Given exercise ▸ Output all of the entries exactly as written.

Modeling code records
- - -
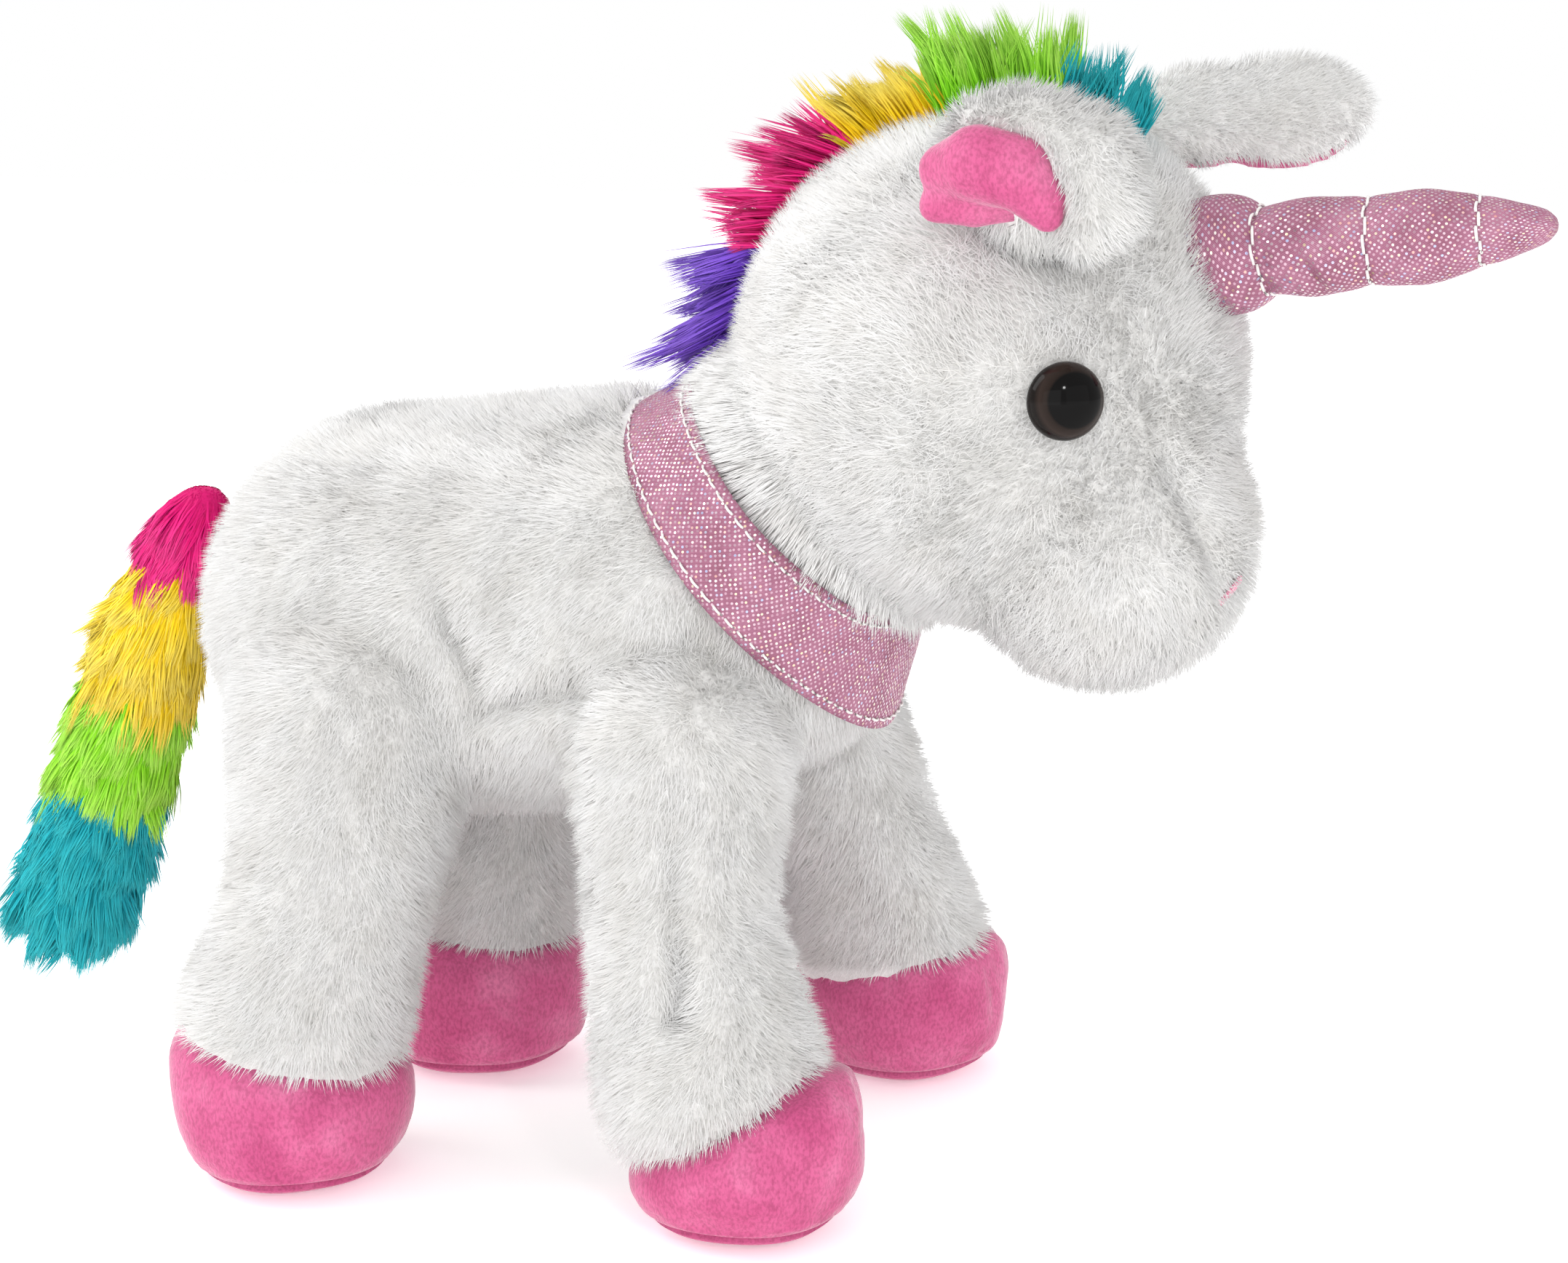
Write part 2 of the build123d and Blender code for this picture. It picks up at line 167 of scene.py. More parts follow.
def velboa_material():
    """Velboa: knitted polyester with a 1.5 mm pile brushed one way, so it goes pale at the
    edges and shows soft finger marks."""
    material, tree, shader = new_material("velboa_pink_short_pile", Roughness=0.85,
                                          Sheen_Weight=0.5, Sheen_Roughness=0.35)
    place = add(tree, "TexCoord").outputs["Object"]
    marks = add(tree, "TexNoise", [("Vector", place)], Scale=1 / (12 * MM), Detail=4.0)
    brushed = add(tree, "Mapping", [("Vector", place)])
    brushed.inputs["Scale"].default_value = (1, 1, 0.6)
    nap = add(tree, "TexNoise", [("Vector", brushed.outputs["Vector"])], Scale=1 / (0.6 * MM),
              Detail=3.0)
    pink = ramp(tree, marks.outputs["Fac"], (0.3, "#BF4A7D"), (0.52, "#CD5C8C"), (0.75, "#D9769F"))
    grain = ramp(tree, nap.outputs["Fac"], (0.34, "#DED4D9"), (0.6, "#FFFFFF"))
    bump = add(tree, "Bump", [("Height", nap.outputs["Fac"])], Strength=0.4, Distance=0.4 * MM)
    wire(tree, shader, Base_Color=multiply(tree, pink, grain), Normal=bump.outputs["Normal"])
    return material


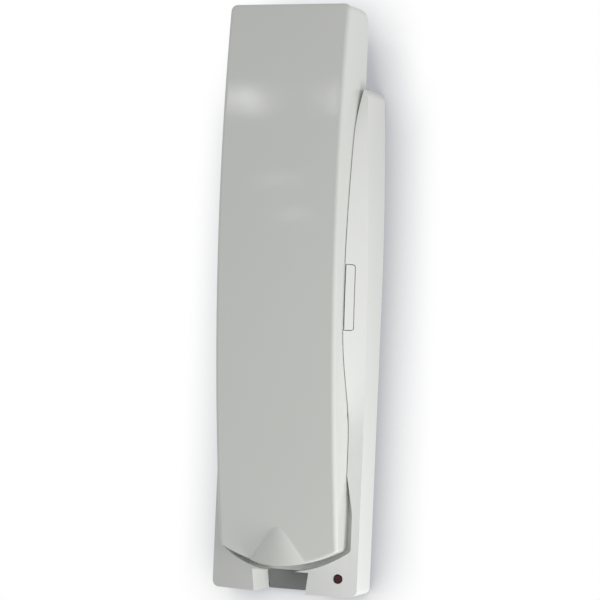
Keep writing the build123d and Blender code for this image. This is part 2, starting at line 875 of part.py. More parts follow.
- - -
Written solution ▸
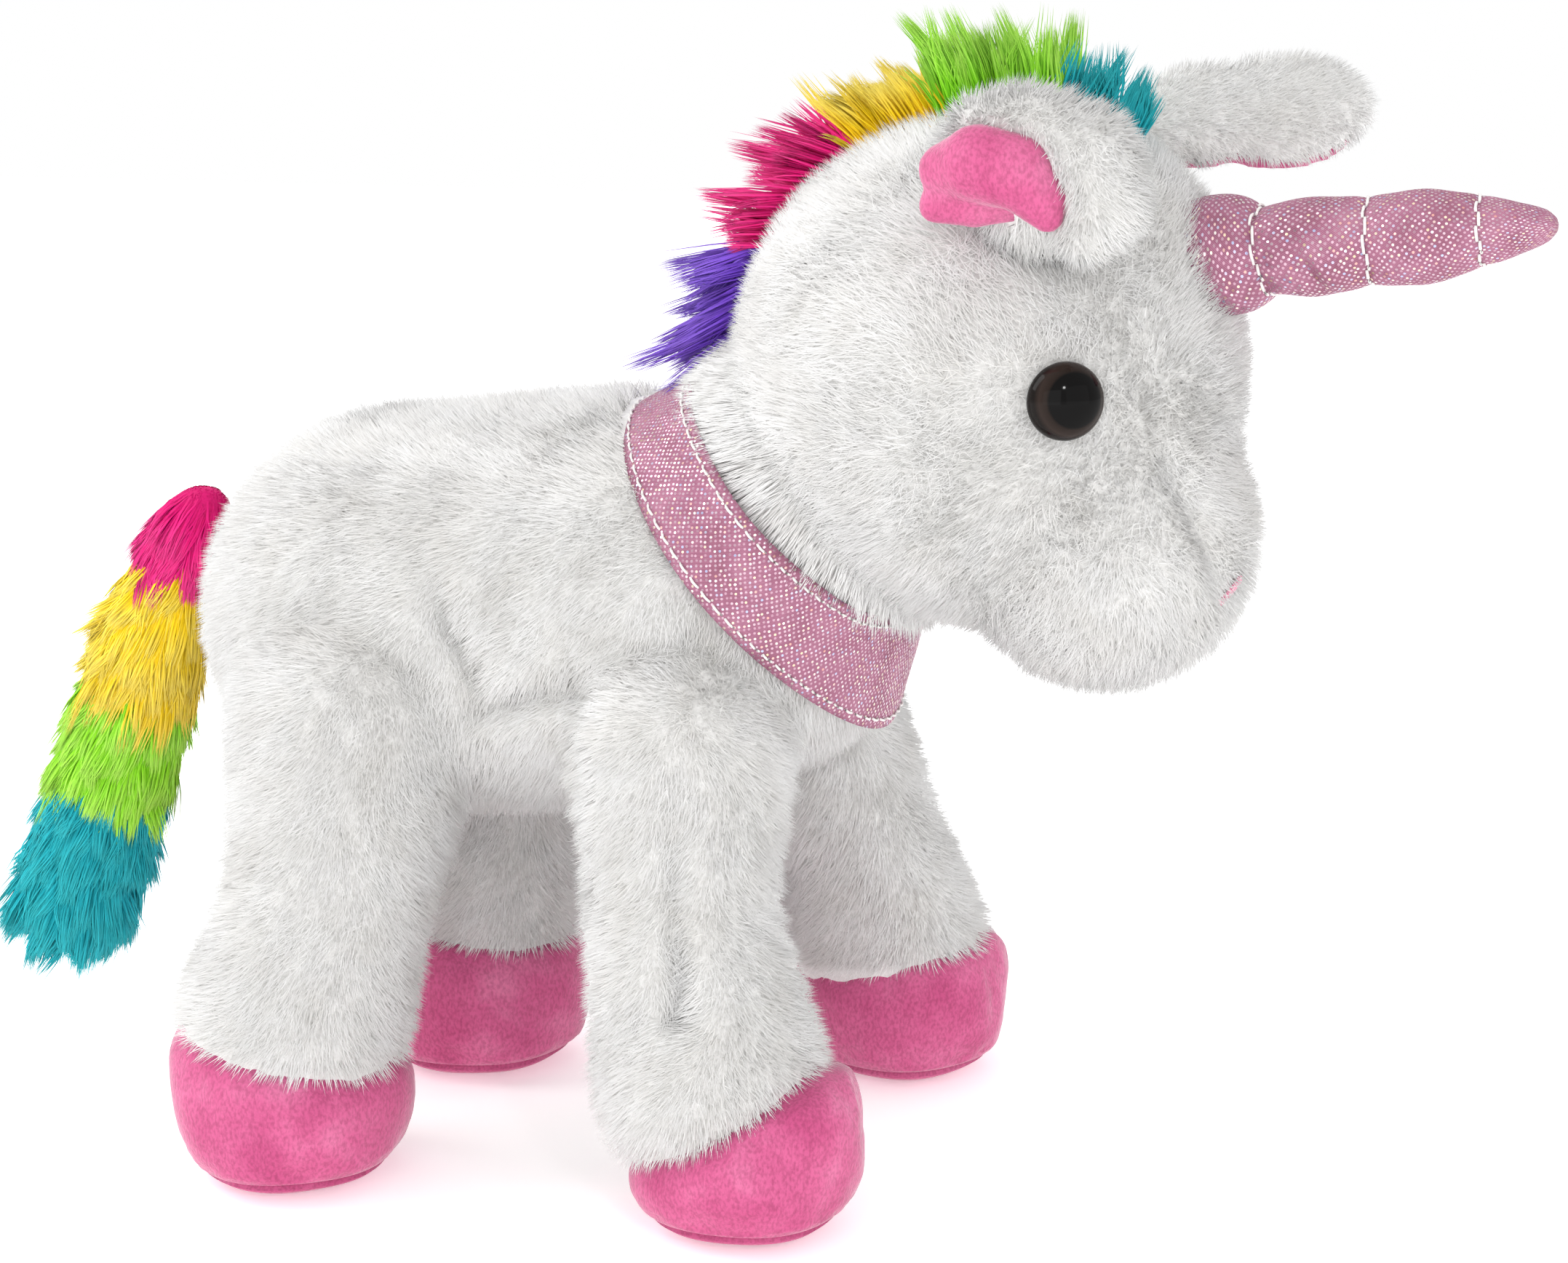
Write part 2 of the build123d and Blender code for this picture. It picks up at line 167 of scene.py. More parts follow.
def velboa_material():
    """Velboa: knitted polyester with a 1.5 mm pile brushed one way, so it goes pale at the
    edges and shows soft finger marks."""
    material, tree, shader = new_material("velboa_pink_short_pile", Roughness=0.85,
                                          Sheen_Weight=0.5, Sheen_Roughness=0.35)
    place = add(tree, "TexCoord").outputs["Object"]
    marks = add(tree, "TexNoise", [("Vector", place)], Scale=1 / (12 * MM), Detail=4.0)
    brushed = add(tree, "Mapping", [("Vector", place)])
    brushed.inputs["Scale"].default_value = (1, 1, 0.6)
    nap = add(tree, "TexNoise", [("Vector", brushed.outputs["Vector"])], Scale=1 / (0.6 * MM),
              Detail=3.0)
    pink = ramp(tree, marks.outputs["Fac"], (0.3, "#BF4A7D"), (0.52, "#CD5C8C"), (0.75, "#D9769F"))
    grain = ramp(tree, nap.outputs["Fac"], (0.34, "#DED4D9"), (0.6, "#FFFFFF"))
    bump = add(tree, "Bump", [("Height", nap.outputs["Fac"])], Strength=0.4, Distance=0.4 * MM)
    wire(tree, shader, Base_Color=multiply(tree, pink, grain), Normal=bump.outputs["Normal"])
    return material


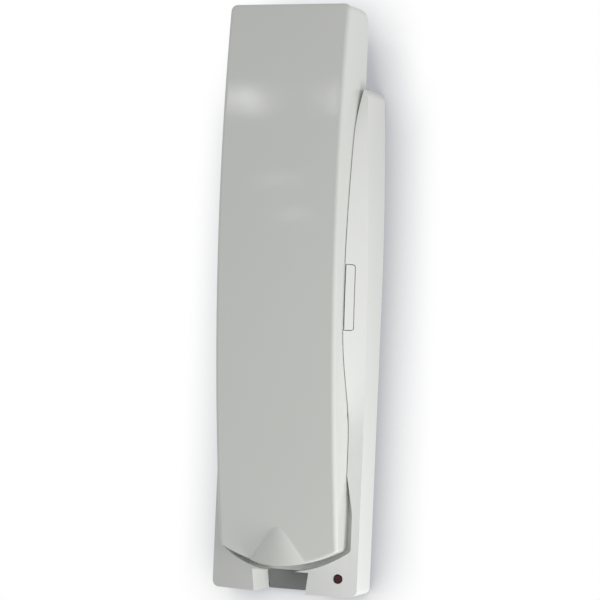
Keep writing the build123d and Blender code for this image. This is part 2, starting at line 875 of part.py. More parts follow.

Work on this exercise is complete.